• _Task instructions_:
Print again only this span: the line with "heads([(side * (half_run", the line with "obj.data.transform(world)", and all lines between them, exactly as given.

• _Data block_:

=====

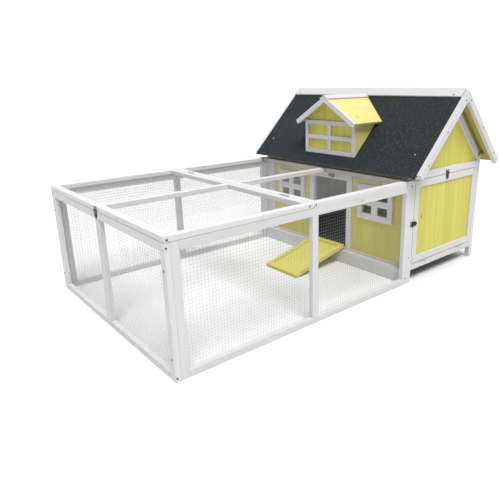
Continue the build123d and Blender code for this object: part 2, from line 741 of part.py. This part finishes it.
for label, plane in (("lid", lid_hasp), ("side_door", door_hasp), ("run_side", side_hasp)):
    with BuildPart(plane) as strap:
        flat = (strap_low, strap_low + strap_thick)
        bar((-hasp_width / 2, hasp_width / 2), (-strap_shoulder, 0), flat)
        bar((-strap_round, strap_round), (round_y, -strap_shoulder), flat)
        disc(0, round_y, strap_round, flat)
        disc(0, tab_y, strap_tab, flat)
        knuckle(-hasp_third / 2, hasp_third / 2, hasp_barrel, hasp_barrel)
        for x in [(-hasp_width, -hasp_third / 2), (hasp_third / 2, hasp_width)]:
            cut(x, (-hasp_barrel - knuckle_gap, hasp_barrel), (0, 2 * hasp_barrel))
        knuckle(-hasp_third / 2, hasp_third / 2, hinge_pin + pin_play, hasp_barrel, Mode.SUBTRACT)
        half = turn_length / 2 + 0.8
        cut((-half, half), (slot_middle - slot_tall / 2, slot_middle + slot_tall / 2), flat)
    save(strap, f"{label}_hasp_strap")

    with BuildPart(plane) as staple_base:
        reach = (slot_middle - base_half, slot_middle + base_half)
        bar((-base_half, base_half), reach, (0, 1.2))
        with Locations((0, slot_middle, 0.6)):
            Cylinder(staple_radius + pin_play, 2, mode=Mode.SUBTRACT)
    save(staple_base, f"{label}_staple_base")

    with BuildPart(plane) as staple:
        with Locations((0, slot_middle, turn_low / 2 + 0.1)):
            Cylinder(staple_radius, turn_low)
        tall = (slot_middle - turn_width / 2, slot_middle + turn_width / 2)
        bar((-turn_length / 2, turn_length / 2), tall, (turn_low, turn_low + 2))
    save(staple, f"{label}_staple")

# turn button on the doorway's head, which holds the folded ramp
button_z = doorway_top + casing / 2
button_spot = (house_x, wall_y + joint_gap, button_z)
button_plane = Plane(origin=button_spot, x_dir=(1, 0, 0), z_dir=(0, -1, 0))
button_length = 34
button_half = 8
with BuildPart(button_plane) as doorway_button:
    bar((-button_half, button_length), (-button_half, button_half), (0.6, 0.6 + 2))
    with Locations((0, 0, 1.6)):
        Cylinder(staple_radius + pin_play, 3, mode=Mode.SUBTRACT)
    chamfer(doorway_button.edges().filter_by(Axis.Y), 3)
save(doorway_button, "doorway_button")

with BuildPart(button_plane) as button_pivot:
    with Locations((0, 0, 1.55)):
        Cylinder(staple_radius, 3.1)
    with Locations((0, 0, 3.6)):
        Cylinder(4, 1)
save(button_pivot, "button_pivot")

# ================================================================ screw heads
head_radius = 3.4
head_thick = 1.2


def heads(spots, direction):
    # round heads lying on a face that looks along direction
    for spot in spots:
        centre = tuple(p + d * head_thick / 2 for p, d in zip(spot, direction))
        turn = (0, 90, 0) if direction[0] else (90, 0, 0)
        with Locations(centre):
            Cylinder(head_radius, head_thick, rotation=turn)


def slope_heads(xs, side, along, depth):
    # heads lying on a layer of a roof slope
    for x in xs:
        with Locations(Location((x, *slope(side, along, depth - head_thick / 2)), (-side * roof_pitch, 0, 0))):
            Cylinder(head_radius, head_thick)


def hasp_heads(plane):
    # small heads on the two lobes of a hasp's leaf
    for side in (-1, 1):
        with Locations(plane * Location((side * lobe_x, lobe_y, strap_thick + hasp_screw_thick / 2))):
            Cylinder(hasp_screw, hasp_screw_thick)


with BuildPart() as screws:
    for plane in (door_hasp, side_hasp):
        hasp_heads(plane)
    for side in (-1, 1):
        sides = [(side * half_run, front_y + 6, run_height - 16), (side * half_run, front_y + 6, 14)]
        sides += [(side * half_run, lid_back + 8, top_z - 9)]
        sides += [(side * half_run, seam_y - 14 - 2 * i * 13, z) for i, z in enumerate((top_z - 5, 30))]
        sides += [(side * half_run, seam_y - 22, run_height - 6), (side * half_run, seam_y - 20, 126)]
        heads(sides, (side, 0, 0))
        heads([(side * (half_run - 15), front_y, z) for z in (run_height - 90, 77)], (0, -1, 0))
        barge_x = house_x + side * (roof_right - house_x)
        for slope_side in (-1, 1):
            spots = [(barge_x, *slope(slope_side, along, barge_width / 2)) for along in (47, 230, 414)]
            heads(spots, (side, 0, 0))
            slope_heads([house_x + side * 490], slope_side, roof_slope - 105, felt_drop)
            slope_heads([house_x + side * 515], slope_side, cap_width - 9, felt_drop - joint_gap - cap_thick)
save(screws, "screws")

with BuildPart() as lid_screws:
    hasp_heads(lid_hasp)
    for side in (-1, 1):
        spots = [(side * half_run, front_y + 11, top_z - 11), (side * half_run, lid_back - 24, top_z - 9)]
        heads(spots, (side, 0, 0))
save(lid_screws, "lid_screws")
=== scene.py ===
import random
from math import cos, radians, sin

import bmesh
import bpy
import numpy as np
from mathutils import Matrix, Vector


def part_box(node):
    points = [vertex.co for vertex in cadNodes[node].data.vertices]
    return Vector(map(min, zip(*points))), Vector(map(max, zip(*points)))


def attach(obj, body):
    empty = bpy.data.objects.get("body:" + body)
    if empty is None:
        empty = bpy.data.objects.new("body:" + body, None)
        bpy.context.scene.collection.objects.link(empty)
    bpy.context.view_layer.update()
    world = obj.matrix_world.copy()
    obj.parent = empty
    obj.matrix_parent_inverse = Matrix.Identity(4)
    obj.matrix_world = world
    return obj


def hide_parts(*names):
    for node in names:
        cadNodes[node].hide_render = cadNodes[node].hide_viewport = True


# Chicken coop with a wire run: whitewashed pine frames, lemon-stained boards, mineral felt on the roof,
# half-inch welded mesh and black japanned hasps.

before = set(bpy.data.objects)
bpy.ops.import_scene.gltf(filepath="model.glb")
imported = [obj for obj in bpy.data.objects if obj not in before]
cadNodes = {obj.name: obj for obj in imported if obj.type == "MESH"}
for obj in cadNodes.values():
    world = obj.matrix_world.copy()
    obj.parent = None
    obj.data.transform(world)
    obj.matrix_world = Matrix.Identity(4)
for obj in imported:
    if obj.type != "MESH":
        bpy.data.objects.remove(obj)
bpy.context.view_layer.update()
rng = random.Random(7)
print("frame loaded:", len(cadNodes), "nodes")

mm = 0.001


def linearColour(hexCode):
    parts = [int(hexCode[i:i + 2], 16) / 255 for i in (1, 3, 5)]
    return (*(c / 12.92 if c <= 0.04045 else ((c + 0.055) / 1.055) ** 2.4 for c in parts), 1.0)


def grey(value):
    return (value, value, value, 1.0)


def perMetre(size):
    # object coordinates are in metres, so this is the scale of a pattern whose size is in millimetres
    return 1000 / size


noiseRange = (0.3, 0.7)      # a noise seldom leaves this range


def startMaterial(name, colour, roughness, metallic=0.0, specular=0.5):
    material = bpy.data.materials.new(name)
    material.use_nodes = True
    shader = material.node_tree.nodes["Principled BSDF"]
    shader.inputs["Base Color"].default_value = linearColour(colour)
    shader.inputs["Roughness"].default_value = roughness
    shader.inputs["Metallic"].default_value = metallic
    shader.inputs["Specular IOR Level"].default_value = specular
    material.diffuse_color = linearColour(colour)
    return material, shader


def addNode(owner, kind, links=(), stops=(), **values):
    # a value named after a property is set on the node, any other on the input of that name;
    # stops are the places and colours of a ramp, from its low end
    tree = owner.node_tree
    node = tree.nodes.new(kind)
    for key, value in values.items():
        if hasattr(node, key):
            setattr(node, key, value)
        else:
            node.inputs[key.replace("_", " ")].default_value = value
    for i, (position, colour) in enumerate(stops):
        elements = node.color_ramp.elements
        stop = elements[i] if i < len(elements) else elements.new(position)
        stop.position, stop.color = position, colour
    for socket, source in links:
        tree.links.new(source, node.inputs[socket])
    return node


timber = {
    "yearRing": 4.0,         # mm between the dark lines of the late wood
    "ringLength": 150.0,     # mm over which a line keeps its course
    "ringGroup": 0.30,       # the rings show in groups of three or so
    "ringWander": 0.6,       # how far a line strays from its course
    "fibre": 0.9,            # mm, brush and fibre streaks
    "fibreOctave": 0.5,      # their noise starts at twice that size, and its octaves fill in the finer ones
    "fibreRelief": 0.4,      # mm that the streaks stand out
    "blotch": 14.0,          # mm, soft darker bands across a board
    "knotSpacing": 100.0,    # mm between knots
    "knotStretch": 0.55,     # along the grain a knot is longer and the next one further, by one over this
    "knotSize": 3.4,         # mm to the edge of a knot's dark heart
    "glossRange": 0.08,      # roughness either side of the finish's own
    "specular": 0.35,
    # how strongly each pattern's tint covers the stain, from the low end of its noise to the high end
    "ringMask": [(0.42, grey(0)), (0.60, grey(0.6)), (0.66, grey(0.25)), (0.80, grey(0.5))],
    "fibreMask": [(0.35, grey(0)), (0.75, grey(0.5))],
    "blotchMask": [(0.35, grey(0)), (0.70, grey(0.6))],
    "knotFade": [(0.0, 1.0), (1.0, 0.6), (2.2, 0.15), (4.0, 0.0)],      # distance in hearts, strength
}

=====

• _Result of the exercise_:
        heads([(side * (half_run - 15), front_y, z) for z in (run_height - 90, 77)], (0, -1, 0))
        barge_x = house_x + side * (roof_right - house_x)
        for slope_side in (-1, 1):
            spots = [(barge_x, *slope(slope_side, along, barge_width / 2)) for along in (47, 230, 414)]
            heads(spots, (side, 0, 0))
            slope_heads([house_x + side * 490], slope_side, roof_slope - 105, felt_drop)
            slope_heads([house_x + side * 515], slope_side, cap_width - 9, felt_drop - joint_gap - cap_thick)
save(screws, "screws")

with BuildPart() as lid_screws:
    hasp_heads(lid_hasp)
    for side in (-1, 1):
        spots = [(side * half_run, front_y + 11, top_z - 11), (side * half_run, lid_back - 24, top_z - 9)]
        heads(spots, (side, 0, 0))
save(lid_screws, "lid_screws")
=== scene.py ===
import random
from math import cos, radians, sin

import bmesh
import bpy
import numpy as np
from mathutils import Matrix, Vector


def part_box(node):
    points = [vertex.co for vertex in cadNodes[node].data.vertices]
    return Vector(map(min, zip(*points))), Vector(map(max, zip(*points)))


def attach(obj, body):
    empty = bpy.data.objects.get("body:" + body)
    if empty is None:
        empty = bpy.data.objects.new("body:" + body, None)
        bpy.context.scene.collection.objects.link(empty)
    bpy.context.view_layer.update()
    world = obj.matrix_world.copy()
    obj.parent = empty
    obj.matrix_parent_inverse = Matrix.Identity(4)
    obj.matrix_world = world
    return obj


def hide_parts(*names):
    for node in names:
        cadNodes[node].hide_render = cadNodes[node].hide_viewport = True


# Chicken coop with a wire run: whitewashed pine frames, lemon-stained boards, mineral felt on the roof,
# half-inch welded mesh and black japanned hasps.

before = set(bpy.data.objects)
bpy.ops.import_scene.gltf(filepath="model.glb")
imported = [obj for obj in bpy.data.objects if obj not in before]
cadNodes = {obj.name: obj for obj in imported if obj.type == "MESH"}
for obj in cadNodes.values():
    world = obj.matrix_world.copy()
    obj.parent = None
    obj.data.transform(world)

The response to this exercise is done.